Oh and from what I learned also the more SS 304 Tubes Sets you add the more efficient the WFC becomes. So adding 3 more sets of tubes would not take much more juice to power it than just the one set took.
Also Ravi was suppose to have got a high output using the small 4" tubes so using a whole bunch of those seems like it would be enough to run a car or truck as in my case on straight HHO.
One other simple deductive reasoning point. The US Patents office is reluctant to give patents to these types of inventions that produce or claim to produce 1,700% efficiency as Meyer's claims. Yet they did! The only way they would have is if he proved it beyond a reasonable doubt to that office which he did otherwise it would not have happened!
actually one litre of water decomposes to 1200 litres of hho
Your inability to perform a simple water to HHO calculation does not give you much credibility.
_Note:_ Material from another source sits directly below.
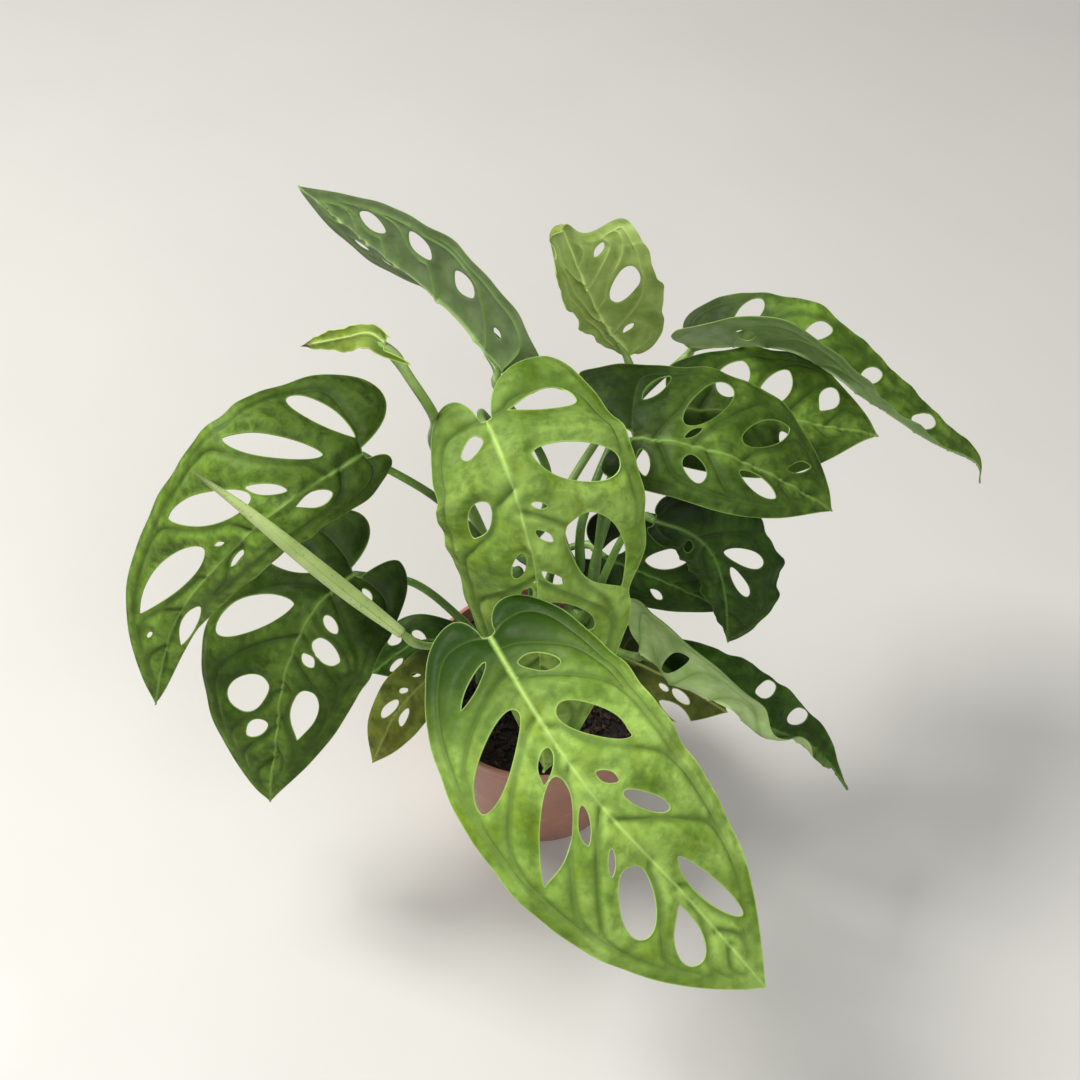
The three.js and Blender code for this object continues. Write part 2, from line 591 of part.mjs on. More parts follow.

Your assumption that the Meyer machine must work because the Patent office granted a patent, shows your naivety about patent law - a set of drawings and prior art can get you a patent. A working prototype is NOT a requirement. A patent grant does not prove your device works, it only gives the right to legally sue in a court of law.
Good estimate, but you're forgetting something. After the throttle body, you see a vacuum. The air the engine sucks in isn't at 100% atmospheric pressure, so the amount would be less. Sometimes much less. At idle, it may be 1/20th just to pull a guess out of my head. Of course, it would go up quite a bit as the throttle opens and the rpms increase.